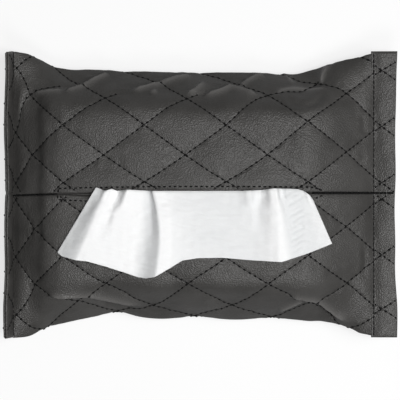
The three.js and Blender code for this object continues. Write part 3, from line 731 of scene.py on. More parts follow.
def settle_drift():
    """Finds the drift that brings the stitch crossings to their photographed places, in steps of 0.1 mm."""
    DRIFT.update(dict.fromkeys(CROSSINGS, (0.0, 0.0)))
    # A crossing and its neighbours on the grid, so that its normal is the cover's own
    step = np.array([-1, 0, 1])
    for _ in range(ROUNDS):
        for side in (1, -1):
            crossings = [(c, k) for c, k in CROSSINGS if side_of(FIRST_ROW + HALF_W * k) == side]
            column, row = np.repeat(np.array(crossings, float).T, len(step), axis=1)
            u = CROSSING_U + HALF_L * column + du * step[:, None]
            r = np.broadcast_to(FIRST_ROW + HALF_W * row + dr * side * np.tile(step, len(crossings)), u.shape)
            px, py = pictured(cover_points(u, r, side)[0][1, 1 :: len(step)])
            for i, key in enumerate(crossings):
                outward, lengthwise = DRIFT[key]
                outward += (py[i] - CROSSINGS[key][1]) * side * OUTWARD_SHARE * FRAME_SCALE
                lengthwise += (CROSSINGS[key][0] - px[i]) * LENGTHWISE_SHARE * FRAME_SCALE
                DRIFT[key] = (outward, lengthwise)
    DRIFT.update({key: (round(float(a), 1), round(float(b), 1)) for key, (a, b) in DRIFT.items()})


settle_drift()


def inner_points(u, r, side):
    """Inner surface of the cover, its lining, on a grid that runs towards the slit."""
    p = base_point(u, r)
    n = grid_normals(p) * -side
    room = np.minimum(LAYERS, 0.42 * np.interp(p[..., 0], *ROOM))
    p = p - n * room[..., None]
    p[..., 1] += centre_y(p[..., 0]) * (1 - smooth(away_of(r) / LIP_REACH))
    return p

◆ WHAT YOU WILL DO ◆
Repeat the data above, word for word.

◆ EXERCISE RESULT ◆
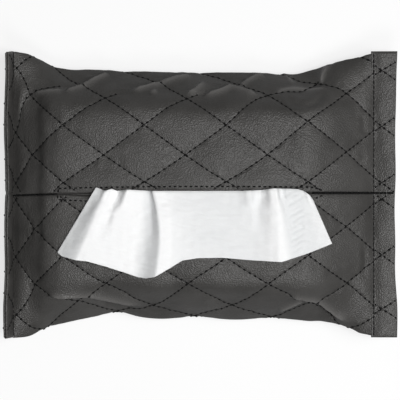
The three.js and Blender code for this object continues. Write part 3, from line 731 of scene.py on. More parts follow.
def settle_drift():
    """Finds the drift that brings the stitch crossings to their photographed places, in steps of 0.1 mm."""
    DRIFT.update(dict.fromkeys(CROSSINGS, (0.0, 0.0)))
    # A crossing and its neighbours on the grid, so that its normal is the cover's own
    step = np.array([-1, 0, 1])
    for _ in range(ROUNDS):
        for side in (1, -1):
            crossings = [(c, k) for c, k in CROSSINGS if side_of(FIRST_ROW + HALF_W * k) == side]
            column, row = np.repeat(np.array(crossings, float).T, len(step), axis=1)
            u = CROSSING_U + HALF_L * column + du * step[:, None]
            r = np.broadcast_to(FIRST_ROW + HALF_W * row + dr * side * np.tile(step, len(crossings)), u.shape)
            px, py = pictured(cover_points(u, r, side)[0][1, 1 :: len(step)])
            for i, key in enumerate(crossings):
                outward, lengthwise = DRIFT[key]
                outward += (py[i] - CROSSINGS[key][1]) * side * OUTWARD_SHARE * FRAME_SCALE
                lengthwise += (CROSSINGS[key][0] - px[i]) * LENGTHWISE_SHARE * FRAME_SCALE
                DRIFT[key] = (outward, lengthwise)
    DRIFT.update({key: (round(float(a), 1), round(float(b), 1)) for key, (a, b) in DRIFT.items()})


settle_drift()


def inner_points(u, r, side):
    """Inner surface of the cover, its lining, on a grid that runs towards the slit."""
    p = base_point(u, r)
    n = grid_normals(p) * -side
    room = np.minimum(LAYERS, 0.42 * np.interp(p[..., 0], *ROOM))
    p = p - n * room[..., None]
    p[..., 1] += centre_y(p[..., 0]) * (1 - smooth(away_of(r) / LIP_REACH))
    return p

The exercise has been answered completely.